** start **
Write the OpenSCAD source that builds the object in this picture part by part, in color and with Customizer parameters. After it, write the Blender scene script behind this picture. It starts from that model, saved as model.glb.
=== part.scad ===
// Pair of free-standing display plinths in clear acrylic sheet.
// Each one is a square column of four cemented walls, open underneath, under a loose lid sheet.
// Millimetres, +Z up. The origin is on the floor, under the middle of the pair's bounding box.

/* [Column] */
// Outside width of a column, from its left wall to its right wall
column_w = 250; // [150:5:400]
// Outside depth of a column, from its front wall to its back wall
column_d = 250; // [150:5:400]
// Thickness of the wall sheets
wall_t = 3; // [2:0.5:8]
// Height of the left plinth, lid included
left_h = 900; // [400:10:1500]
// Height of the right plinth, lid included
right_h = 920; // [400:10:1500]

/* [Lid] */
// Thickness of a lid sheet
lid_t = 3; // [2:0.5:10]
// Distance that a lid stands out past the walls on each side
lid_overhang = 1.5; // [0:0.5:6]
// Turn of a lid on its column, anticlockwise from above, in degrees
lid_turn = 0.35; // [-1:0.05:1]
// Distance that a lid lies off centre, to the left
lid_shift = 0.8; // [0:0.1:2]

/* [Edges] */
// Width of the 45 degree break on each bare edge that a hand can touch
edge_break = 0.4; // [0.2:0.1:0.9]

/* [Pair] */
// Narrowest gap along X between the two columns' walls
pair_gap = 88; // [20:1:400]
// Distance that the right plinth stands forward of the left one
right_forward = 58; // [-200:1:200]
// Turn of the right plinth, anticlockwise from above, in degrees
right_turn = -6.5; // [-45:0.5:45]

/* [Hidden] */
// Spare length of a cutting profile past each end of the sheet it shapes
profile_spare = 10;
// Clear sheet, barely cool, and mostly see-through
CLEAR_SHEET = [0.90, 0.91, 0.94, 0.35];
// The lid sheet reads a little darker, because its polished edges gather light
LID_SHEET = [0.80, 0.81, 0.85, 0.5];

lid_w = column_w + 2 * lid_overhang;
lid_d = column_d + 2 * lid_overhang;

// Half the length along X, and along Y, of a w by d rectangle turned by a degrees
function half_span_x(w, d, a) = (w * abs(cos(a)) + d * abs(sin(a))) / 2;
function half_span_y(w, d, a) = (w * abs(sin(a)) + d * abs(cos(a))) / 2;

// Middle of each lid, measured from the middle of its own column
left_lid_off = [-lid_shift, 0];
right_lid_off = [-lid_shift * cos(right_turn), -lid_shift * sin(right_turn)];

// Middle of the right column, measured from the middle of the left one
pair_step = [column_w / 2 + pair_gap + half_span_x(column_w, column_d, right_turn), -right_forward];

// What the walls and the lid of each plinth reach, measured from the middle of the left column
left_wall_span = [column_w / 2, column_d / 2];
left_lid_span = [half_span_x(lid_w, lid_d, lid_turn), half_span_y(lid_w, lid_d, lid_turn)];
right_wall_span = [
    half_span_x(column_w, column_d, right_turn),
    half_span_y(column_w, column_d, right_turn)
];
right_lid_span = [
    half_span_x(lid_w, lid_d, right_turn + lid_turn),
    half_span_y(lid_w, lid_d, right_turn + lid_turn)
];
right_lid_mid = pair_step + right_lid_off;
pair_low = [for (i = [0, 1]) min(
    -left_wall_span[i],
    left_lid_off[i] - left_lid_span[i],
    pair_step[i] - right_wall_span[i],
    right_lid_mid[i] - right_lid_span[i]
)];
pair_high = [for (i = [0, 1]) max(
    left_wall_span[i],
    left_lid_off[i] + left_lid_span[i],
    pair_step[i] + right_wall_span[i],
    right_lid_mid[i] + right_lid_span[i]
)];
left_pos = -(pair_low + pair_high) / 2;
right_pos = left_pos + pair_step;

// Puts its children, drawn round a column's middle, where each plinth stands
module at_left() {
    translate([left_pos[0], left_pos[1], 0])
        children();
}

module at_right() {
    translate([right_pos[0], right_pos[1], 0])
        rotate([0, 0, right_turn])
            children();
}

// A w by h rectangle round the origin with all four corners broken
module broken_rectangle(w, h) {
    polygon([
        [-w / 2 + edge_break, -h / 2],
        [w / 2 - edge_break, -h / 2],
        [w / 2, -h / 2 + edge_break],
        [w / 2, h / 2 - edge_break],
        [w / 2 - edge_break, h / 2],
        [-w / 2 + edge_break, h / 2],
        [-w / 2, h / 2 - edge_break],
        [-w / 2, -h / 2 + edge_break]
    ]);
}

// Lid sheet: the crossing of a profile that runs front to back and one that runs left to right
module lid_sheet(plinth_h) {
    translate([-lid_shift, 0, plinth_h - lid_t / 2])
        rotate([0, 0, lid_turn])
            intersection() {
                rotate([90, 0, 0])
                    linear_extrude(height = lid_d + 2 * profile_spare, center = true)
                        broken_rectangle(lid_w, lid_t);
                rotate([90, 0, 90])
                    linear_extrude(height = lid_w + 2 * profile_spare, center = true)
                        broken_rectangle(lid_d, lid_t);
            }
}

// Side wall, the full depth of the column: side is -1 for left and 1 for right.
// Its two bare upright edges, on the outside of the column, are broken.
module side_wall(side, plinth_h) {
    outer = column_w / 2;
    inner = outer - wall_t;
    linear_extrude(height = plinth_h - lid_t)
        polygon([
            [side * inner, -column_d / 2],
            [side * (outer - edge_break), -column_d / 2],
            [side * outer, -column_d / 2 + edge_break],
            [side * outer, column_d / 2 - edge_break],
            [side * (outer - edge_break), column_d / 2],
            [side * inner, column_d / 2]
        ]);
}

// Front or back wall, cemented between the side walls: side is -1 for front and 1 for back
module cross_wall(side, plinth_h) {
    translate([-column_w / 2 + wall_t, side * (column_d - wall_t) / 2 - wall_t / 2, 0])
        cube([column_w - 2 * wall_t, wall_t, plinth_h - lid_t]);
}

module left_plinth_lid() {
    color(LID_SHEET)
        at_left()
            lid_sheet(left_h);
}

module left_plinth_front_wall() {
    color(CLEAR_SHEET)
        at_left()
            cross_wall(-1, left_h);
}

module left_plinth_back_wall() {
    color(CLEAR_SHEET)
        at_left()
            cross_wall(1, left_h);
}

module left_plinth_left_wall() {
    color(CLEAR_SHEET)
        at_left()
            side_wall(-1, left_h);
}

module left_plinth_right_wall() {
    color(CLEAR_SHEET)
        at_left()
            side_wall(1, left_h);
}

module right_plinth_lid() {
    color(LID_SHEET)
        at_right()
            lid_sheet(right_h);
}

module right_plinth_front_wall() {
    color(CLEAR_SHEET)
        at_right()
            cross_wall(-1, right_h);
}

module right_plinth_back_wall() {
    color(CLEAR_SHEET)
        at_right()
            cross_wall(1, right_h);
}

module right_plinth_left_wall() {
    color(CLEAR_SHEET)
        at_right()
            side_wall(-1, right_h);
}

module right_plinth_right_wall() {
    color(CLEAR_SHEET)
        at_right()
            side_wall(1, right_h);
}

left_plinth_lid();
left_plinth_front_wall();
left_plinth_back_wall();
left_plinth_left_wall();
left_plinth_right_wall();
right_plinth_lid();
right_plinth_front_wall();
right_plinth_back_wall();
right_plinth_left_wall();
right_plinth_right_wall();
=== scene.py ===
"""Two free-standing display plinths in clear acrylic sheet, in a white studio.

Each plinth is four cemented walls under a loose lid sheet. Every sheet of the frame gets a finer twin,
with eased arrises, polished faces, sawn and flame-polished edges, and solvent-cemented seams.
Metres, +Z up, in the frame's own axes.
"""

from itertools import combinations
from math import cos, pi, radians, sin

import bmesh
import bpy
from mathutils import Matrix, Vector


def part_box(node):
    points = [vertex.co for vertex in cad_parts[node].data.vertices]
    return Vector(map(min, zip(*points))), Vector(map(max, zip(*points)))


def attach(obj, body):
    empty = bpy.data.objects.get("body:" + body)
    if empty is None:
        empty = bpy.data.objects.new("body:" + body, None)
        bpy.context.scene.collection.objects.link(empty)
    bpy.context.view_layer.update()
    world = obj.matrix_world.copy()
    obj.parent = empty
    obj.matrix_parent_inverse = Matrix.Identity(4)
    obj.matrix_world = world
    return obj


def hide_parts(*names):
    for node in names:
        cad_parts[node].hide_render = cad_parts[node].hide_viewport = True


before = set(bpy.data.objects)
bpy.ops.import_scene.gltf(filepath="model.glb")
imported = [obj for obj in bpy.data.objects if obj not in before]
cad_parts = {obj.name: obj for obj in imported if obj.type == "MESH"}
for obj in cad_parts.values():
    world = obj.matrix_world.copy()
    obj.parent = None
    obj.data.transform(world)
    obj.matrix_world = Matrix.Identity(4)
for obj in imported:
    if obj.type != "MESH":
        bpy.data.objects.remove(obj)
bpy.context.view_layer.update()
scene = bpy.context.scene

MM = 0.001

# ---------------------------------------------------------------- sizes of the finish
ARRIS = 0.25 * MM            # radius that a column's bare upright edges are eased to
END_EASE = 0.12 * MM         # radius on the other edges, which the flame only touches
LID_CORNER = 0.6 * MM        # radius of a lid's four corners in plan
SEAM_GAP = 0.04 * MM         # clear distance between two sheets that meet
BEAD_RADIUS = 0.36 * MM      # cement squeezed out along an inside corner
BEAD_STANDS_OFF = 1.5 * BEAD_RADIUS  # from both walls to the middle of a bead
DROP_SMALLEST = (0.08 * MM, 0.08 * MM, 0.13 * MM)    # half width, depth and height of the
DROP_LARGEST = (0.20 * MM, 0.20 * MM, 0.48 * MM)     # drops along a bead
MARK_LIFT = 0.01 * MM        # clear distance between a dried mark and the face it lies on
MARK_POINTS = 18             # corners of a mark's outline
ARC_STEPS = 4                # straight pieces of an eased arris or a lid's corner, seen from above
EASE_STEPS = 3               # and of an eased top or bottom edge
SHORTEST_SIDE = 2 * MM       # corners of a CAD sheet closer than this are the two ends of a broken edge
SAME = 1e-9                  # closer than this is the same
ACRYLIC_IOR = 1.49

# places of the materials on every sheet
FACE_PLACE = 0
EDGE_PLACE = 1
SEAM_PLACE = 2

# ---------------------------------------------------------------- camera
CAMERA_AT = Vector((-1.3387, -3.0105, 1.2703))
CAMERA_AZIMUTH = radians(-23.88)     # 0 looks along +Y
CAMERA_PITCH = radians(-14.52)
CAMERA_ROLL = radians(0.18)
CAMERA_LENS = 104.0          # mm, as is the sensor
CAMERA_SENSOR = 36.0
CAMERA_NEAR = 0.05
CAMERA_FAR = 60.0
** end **
■ Work required: Write out exactly the lines running from the line containing "left_plinth_lid();" to the line containing "points = [vertex.co", with both of those lines included.

■ Result of the exercise:
left_plinth_lid();
left_plinth_front_wall();
left_plinth_back_wall();
left_plinth_left_wall();
left_plinth_right_wall();
right_plinth_lid();
right_plinth_front_wall();
right_plinth_back_wall();
right_plinth_left_wall();
right_plinth_right_wall();
=== scene.py ===
"""Two free-standing display plinths in clear acrylic sheet, in a white studio.

Each plinth is four cemented walls under a loose lid sheet. Every sheet of the frame gets a finer twin,
with eased arrises, polished faces, sawn and flame-polished edges, and solvent-cemented seams.
Metres, +Z up, in the frame's own axes.
"""

from itertools import combinations
from math import cos, pi, radians, sin

import bmesh
import bpy
from mathutils import Matrix, Vector


def part_box(node):
    points = [vertex.co for vertex in cad_parts[node].data.vertices]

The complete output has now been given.